La abogacía de Cristo constituyó la base de su feliz restauración. De esta abogacía Judas no sabía nada. Sólo aquellos que han sido lavados en la sangre participan de la intercesión. Judas ignoraba todo esto. Por eso “fue y se ahorcó” (Mateo 27:5); mientras que Pedro, como hombre convertido y restaurado, salió a “confirmar a sus hermanos” (Lucas 22:32). Nadie era más idóneo para fortalecer o confirmar a sus hermanos que uno que había experimentado en su propia persona la restauradora gracia de Cristo. Pedro fue capaz de pararse ante la congregación de Israel y decir: “Vosotros negasteis al Santo y al Justo” (Hechos 3:14), tal cual él lo había hecho. Esto nos hace ver cuán enteramente fue purificada su conciencia por la sangre, y su corazón restaurado por la intercesión de Cristo.

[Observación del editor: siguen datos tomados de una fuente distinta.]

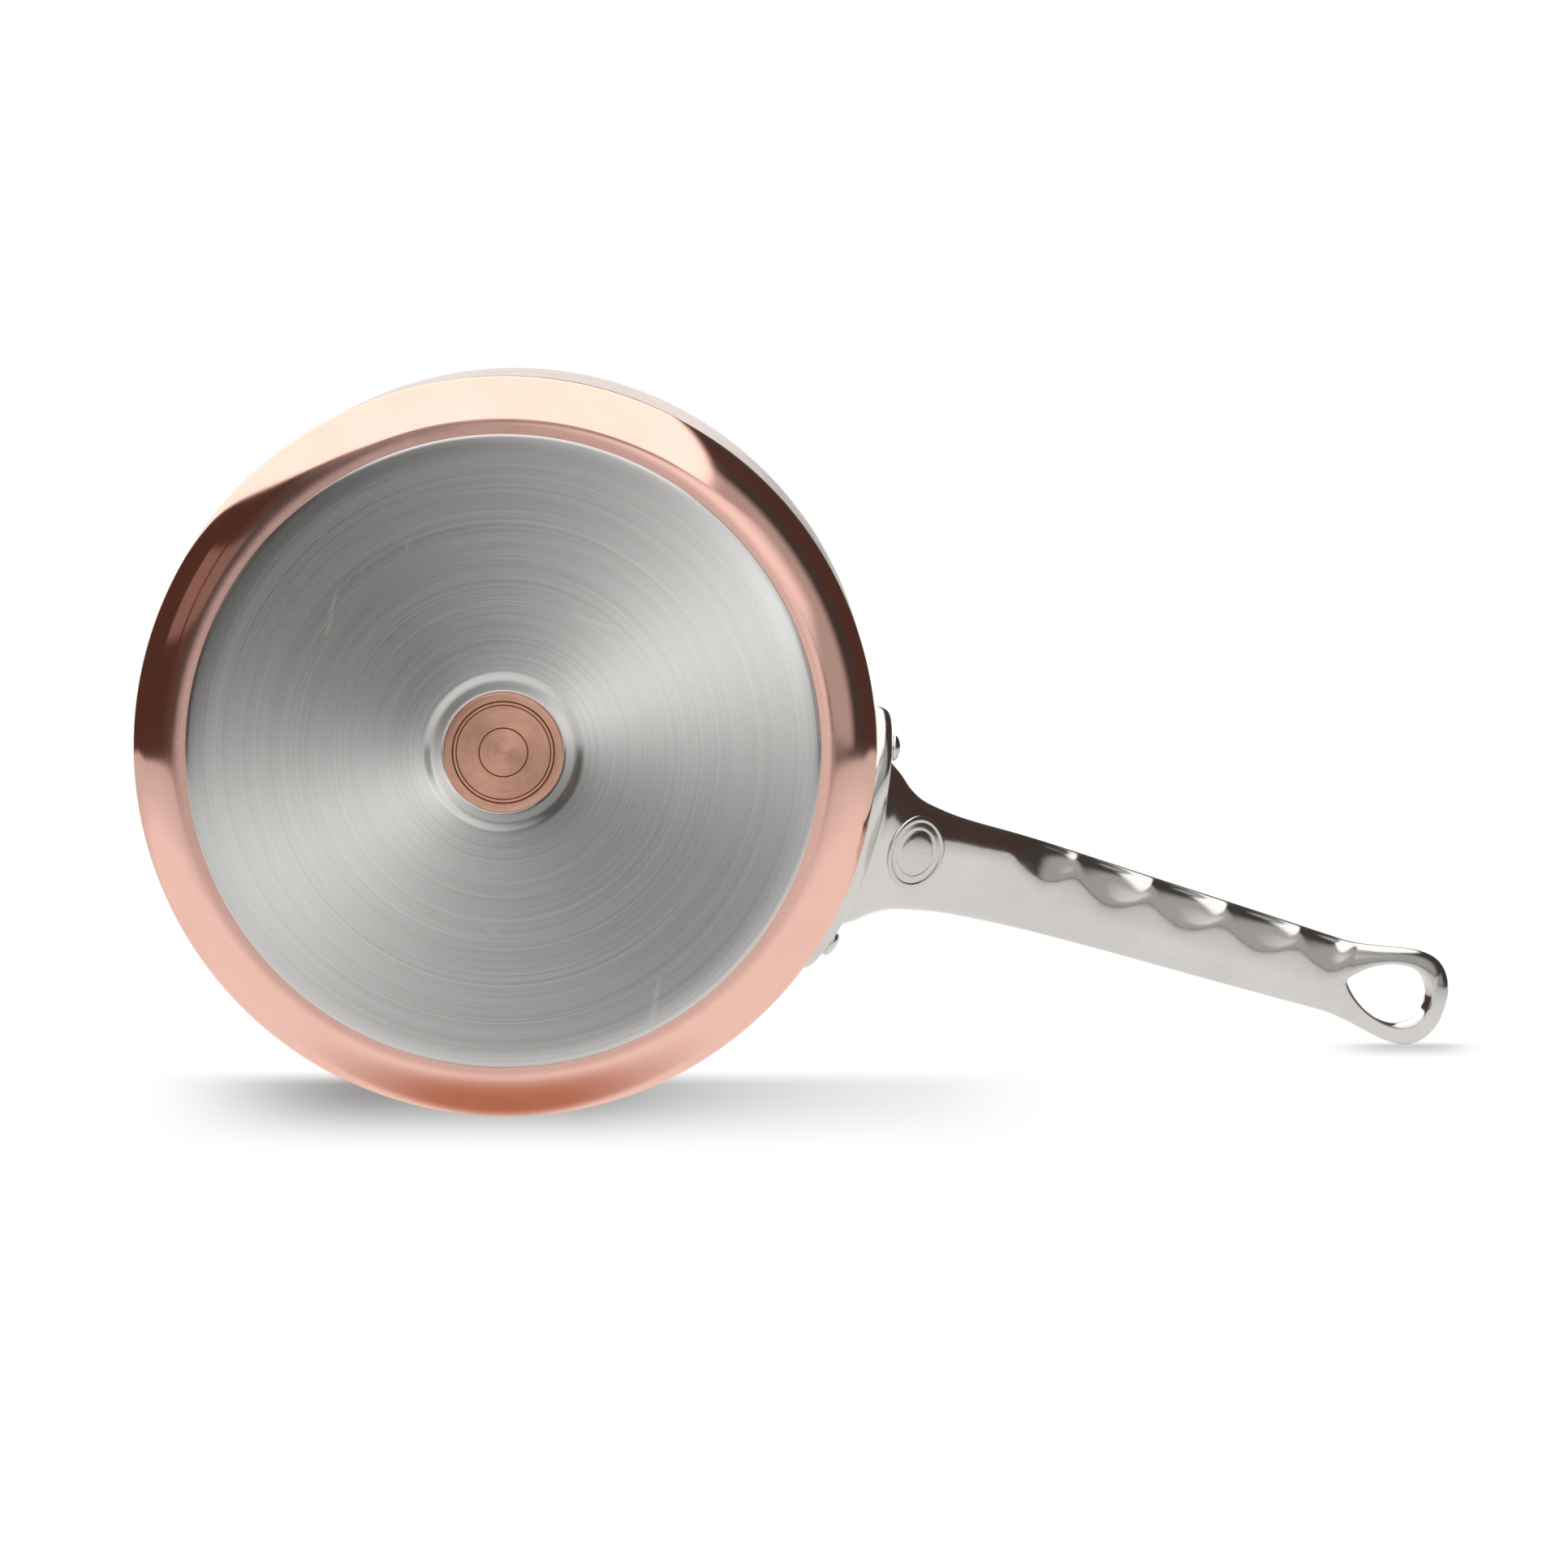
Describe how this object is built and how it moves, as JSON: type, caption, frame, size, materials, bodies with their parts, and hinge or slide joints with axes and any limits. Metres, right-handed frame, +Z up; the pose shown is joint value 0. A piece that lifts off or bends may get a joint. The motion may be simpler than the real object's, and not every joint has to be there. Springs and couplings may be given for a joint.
{
  "type": "saucepan",
  "caption": "Copper saucepan, 20 cm class, lined with stainless steel, with a magnetic steel base plate for induction hobs and a riveted cast steel handle with a hanging eye.",
  "frame": {"origin": "centre of the underside of the base, on the surface that the pan stands on", "axes": "+Z up out of the pan, +X along the handle, +Y to the left seen from the pan towards the handle's end"},
  "size_m": [0.3868, 0.203, 0.1499],
  "materials": {
    "copper": "polished",
    "copper_satin": "satin",
    "lining_steel": "brushed",
    "plate_steel": "brushed",
    "cast_steel": "polished",
    "rivet_steel": "polished"
  },
  "bodies": {
    "root": {"copper_body": "copper", "steel_lining": "lining_steel", "induction_plate": "plate_steel", "centre_disc": "copper_satin", "handle": "cast_steel", "rivet_left": "rivet_steel", "rivet_right": "rivet_steel"}
  },
  "joints": []
}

Y ahora, restan por decir unas palabras sobre la mujer que vino a Jesús con el vaso de alabastro. Ella se halla en un excelente y bello contraste con todos los demás. Mientras los principales sacerdotes, los escribas y los ancianos se hallaban reunidos conspirando contra Cristo “en el patio del sumo sacerdote llamado Caifás” (Mateo 26:3), ella se hallaba ungiendo el cuerpo de Jesús “en casa de Simón el leproso” (Mateo 26:1). En el momento en que Judas estaba acordando con los principales sacerdotes cómo vender a Jesús por treinta piezas de plata, ella estaba derramando el precioso contenido de su frasco de alabastro sobre la Persona de Jesús.

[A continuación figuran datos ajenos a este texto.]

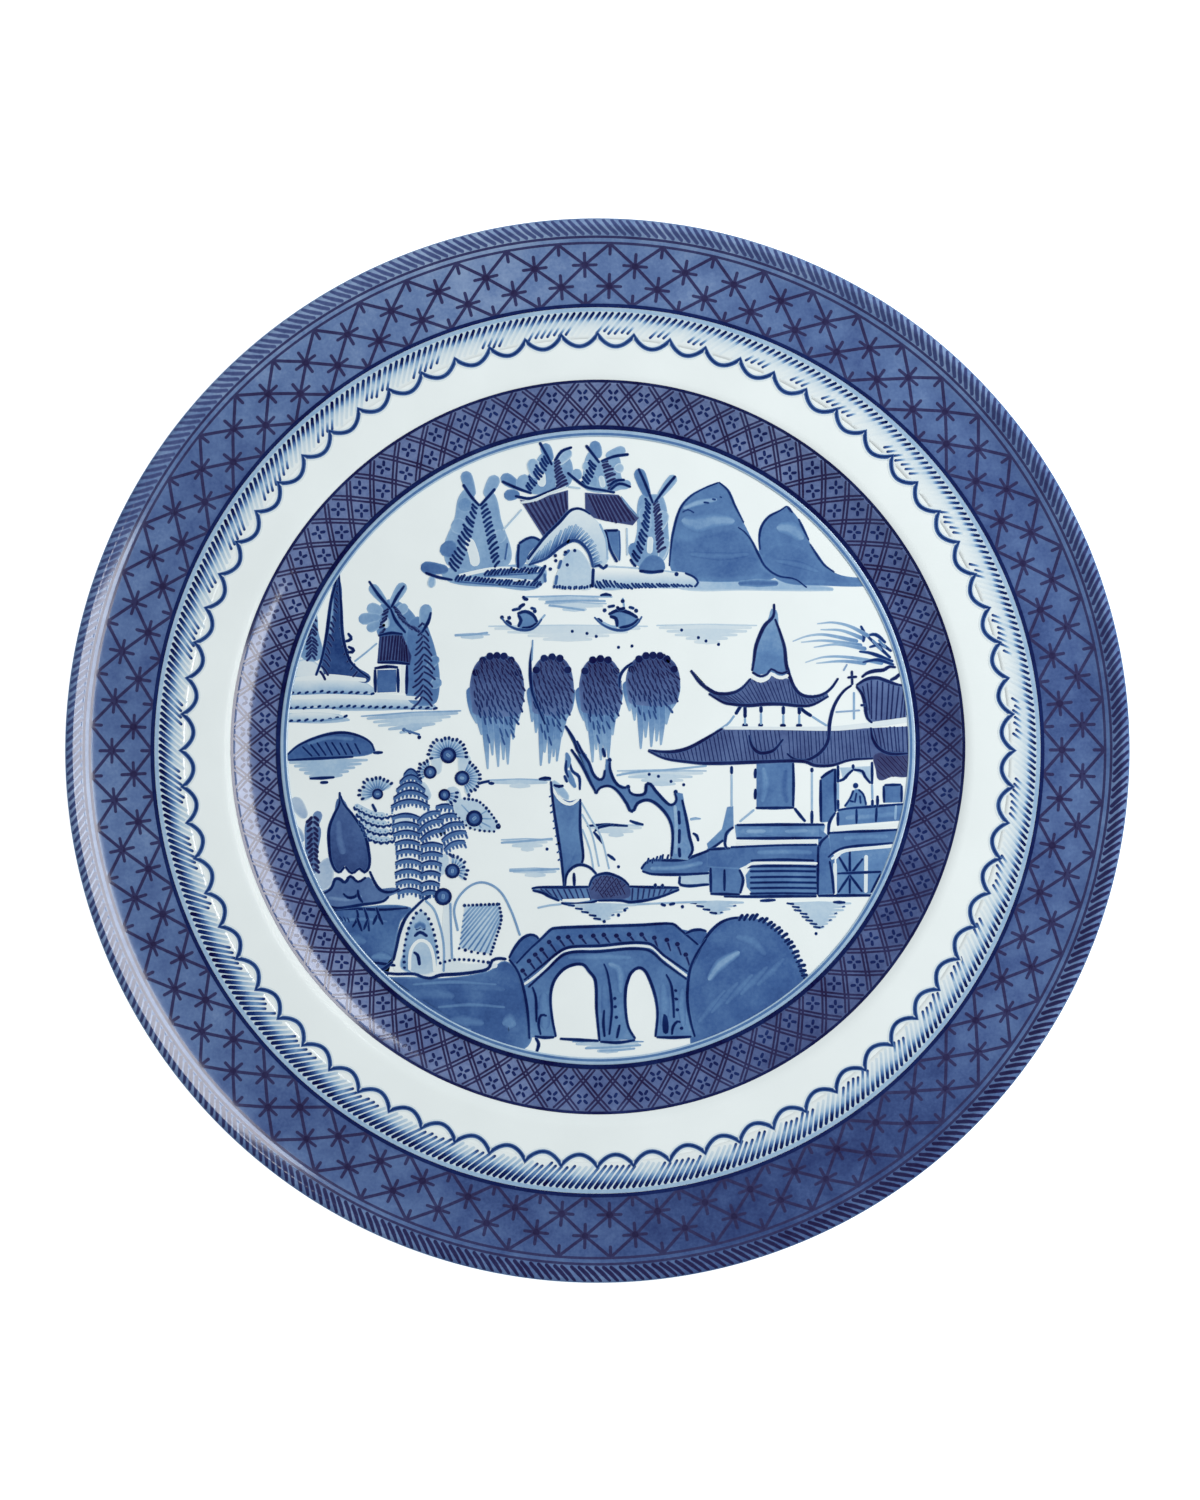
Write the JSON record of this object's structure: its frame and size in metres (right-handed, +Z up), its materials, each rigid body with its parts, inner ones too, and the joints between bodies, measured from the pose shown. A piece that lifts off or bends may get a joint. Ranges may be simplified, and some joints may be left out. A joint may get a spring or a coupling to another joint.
{
  "type": "dinner plate",
  "caption": "Round china dinner plate with a foot ring, a shallow well, a turned-up lip and blue-and-white fired-on decoration of borders and a river landscape.",
  "frame": {"origin": "centre of the circle on which the foot ring stands", "axes": "+Z up through the centre of the plate, +Y towards the top of the painted landscape, +X to its right"},
  "size_m": [0.254, 0.254, 0.0202],
  "materials": {
    "body_porcelain": "bare fired clay, smooth matt, seen only under the foot ring",
    "clear_glaze": "glossy cool white glaze with a faint green-blue tint",
    "rim_blue": "mottled mid-blue ground under a glossy glaze",
    "navy_print": "dark cobalt line work, slightly brown where it is thickest",
    "pale_wash": "thin pale cobalt wash",
    "diaper_blue": "close trellis of dark lines on mid blue",
    "light_line": "light cobalt line",
    "deep_blue": "dark brushwork of leaves, sail and reeds",
    "house_blue": "mid-blue wash with navy outlines",
    "garden_blue": "pale wash with close dark brush marks",
    "island_blue": "soft layered washes with dark strokes",
    "bank_blue": "broad brushed cobalt wash"
  },
  "bodies": {
    "root": {"porcelain_body": "body_porcelain", "outer_glaze": "clear_glaze", "base_glaze": "clear_glaze", "rim_wash": "rim_blue", "rope_edge_print": "navy_print", "lattice_rings": "navy_print", "rain_cloud_wash": "pale_wash", "scallop_line": "navy_print", "diaper_wash": "diaper_blue", "diaper_rings": "navy_print", "well_line": "light_line", "willow_tree": "deep_blue", "teahouse": "house_blue", "footbridge": "bank_blue", "sailing_boat": "deep_blue", "flower_garden": "garden_blue", "garden_hut": "house_blue", "west_island": "island_blue", "far_island": "island_blue", "mountains": "bank_blue", "fishing_boats": "house_blue", "small_islet": "bank_blue", "river_banks": "bank_blue", "water_ripples": "pale_wash"}
  },
  "joints": []
}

¡Patético contraste! Ella estaba totalmente absorbida con su objeto, y su objeto era Cristo. Aquellos que no conocían Su excelencia y hermosura podían tildar de derroche su sacrificio. Aquellos que eran capaces de vender a Jesús por treinta piezas de plata podían hablar de “dar a los pobres”; pero ella no les prestó atención. Sus razonamientos y murmuraciones no significaron nada para esta mujer, pues había hallado su todo en Cristo. Jesús era más para ella que todos los pobres del mundo. Ella sintió que nada de lo que se gastara en él sería “desperdicio”.

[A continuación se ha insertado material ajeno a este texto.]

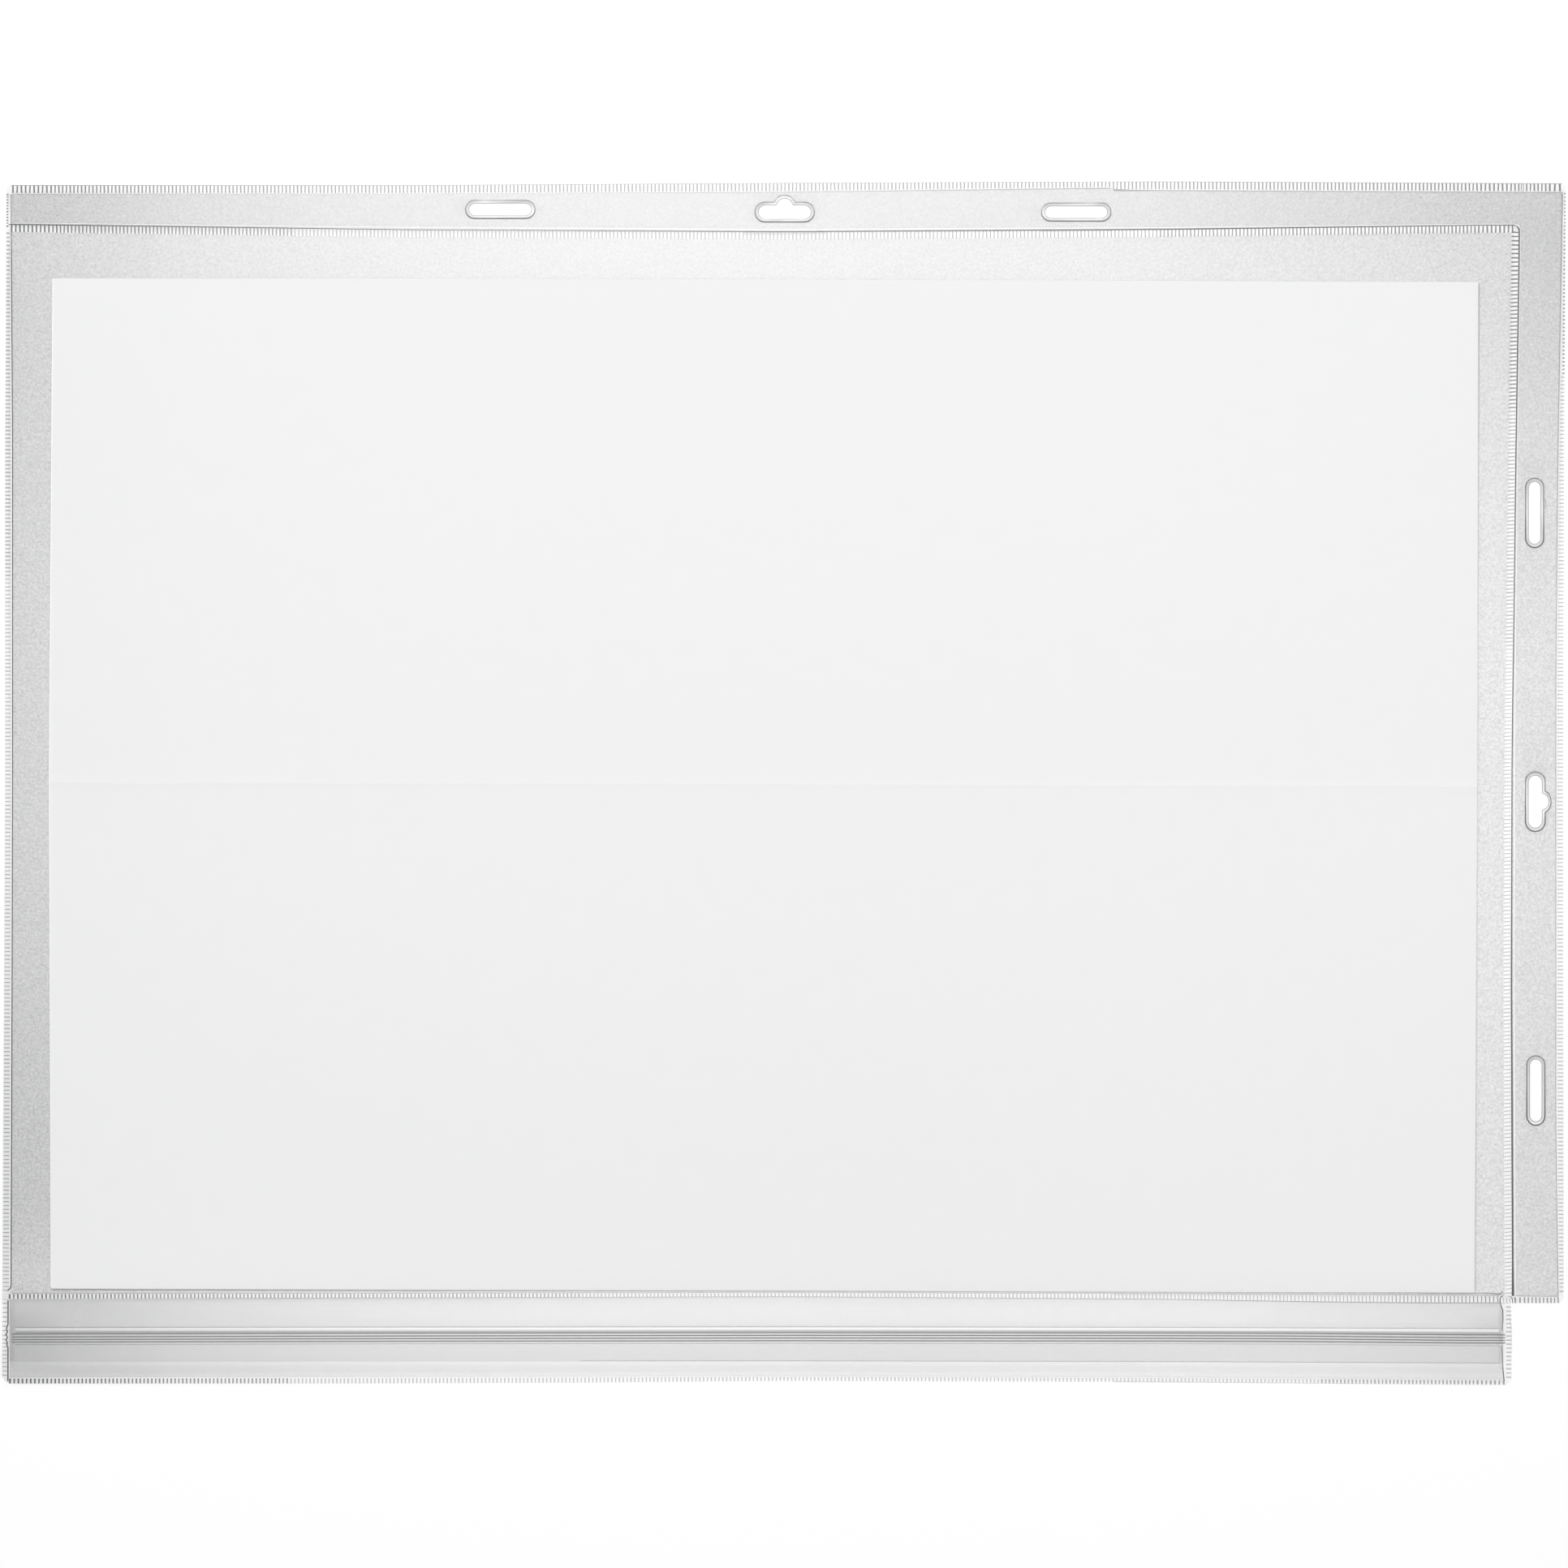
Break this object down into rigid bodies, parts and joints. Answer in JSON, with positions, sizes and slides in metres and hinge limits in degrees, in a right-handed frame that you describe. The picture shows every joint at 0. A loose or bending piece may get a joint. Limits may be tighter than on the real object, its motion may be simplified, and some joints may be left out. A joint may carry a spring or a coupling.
{
  "type": "document pocket",
  "caption": "Wide clear document pocket with hanging margins above and at one side, punched with slots, a press closure along its mouth and a white sheet inside.",
  "frame": {"origin": "under the middle of the whole outline, on the surface that the pocket's back lies on", "axes": "+X towards the side hanging margin, +Y towards the upper hanging margin, +Z out of the front film"},
  "size_m": [0.459, 0.353, 0.0019],
  "materials": {
    "embossed_film": "soft clear film with a fine matt grain",
    "clear_film": "smooth clear film",
    "closure_tape": "smooth clear extruded tape",
    "paper": "matt white paper"
  },
  "bodies": {
    "root": {"back_film": "embossed_film", "front_film": "embossed_film", "back_lip": "clear_film", "front_lip": "clear_film", "back_closure_tape": "closure_tape", "front_closure_tape": "closure_tape", "paper_sheet": "paper"}
  },
  "joints": []
}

Él no podía valer más que treinta piezas de plata para uno que tenía un corazón para el dinero. Para ella, él valía más que diez mil palabras, por cuanto tenía un corazón para Cristo. ¡Mujer bienaventurada! ¡Ojalá que te imitemos! ¡Ojalá que nuestro lugar esté siempre a los pies de Jesús, amando, adorando, admirando y venerando su bendita Persona! ¡Ojalá que consumamos y gastemos todas nuestras energías en su servicio, aun cuando los profesantes sin corazón consideren nuestro servicio como un “desperdicio” insensato! Se acerca rápidamente el tiempo en que no nos arrepentiremos de nada de lo que hayamos hecho por amor a su Nombre; si hubiera lugar allá arriba para lamentarnos tan sólo de una cosa, sería de cuán débilmente y con cuánta flojedad servimos a su causa en el mundo. Si en la “mañana sin nubes” hubiera tan sólo un rubor que cubriera toda nuestra mejilla, se debería a que nosotros, cuando estuvimos aquí abajo, no nos dedicamos más íntegramente a su servicio.